The President recently went off about the Fed raising interest rates.  He had a lot to say across several TV appearances, one comment being, “The Fed is going loco and there’s no reason for them to do it. I’m not happy about it.”

There is quite a bit of reporting on this, so I’ll try to get straight to the point.

A lot of people agree with how Trump feels (they just communicate it differently).  Basically, Trump believes there is no reason to raise rates at this time.  The Fed’s dual mandate of low inflation and low unemployment has been achieved and more rate increases only raise the risk of a recession.

This is important because recessions end bull markets.  Earlier this month I wrote about how we are tracking recession risk and our new gauge, MONCON.

Thursday morning, CNBC’s Joe Kernan took Trump’s side on this.  He agreed with Jim Cramer’s take that Fed Chairman Powell had committed a “rookie mistake” when on October 3rd he told Judy Woodruff that the Fed funds rate was “a long way” from neutral.

That was the comment which touched off the market’s recent volatility. Since then, we’ve seen the DJIA, S&P 500, Nasdaq and Russell 2000 decline significantly.

Wednesday, Cramer suggested all Powell needs to do to stop the market decline is walk back his comments to Woodruff and recommit to the Fed being “data dependent.”

It’s tough to see Powell doing that. You know, egos and all.

If Powell does not walk back his statement, or at least clarify it, the interpretation that markets/investors are making is that so long as GDP growth fits into the Federal Open Market Committee’s (FOMC) definition of “positive” (somewhere between 2-3% GDP growth) the Fed will continue to raise rates…and possibly too much.

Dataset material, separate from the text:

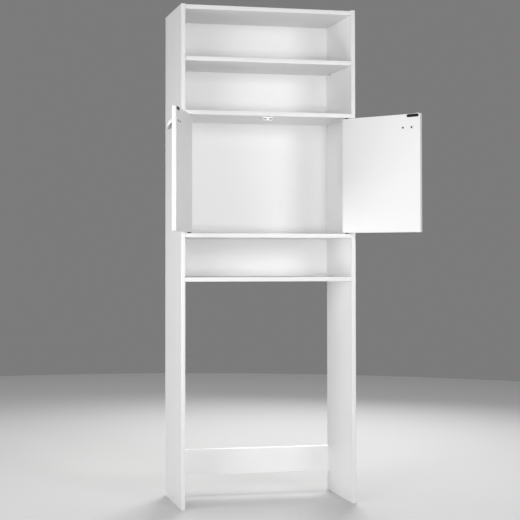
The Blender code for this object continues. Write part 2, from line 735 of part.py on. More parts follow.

This is different from a month ago, where two rate hikes by mid-2019 was pretty much what everyone was expecting.  Now, Powell has effectively opened the door to three, four or more in 2019.

Not good.  Recession risk increases when inflation and employment are where they should be but the cost of borrowing money increases…because the harder it is to get or afford money, the slower the economy.  Think housing and cars – if they become harder to afford, supply outpaces demand and prices go down.  I don’t want to dive into an Econ class but that trickles down hard into the general economy.

Since Powell recently indicated that tightening financial conditions on par with early 2016 would be sufficient for a pause, markets and investors are having a HOLY S#!T moment.  Why?  Because 2016 saw a selloff in equities of 10+%. The market is collectively thinking, “Well if we had a 10% sell off in 2016, we will probably have that again, right?”

BOOM, market sell off AND an extrapolation that there could be another 5% more of loss before a Fed shift in thinking occurs.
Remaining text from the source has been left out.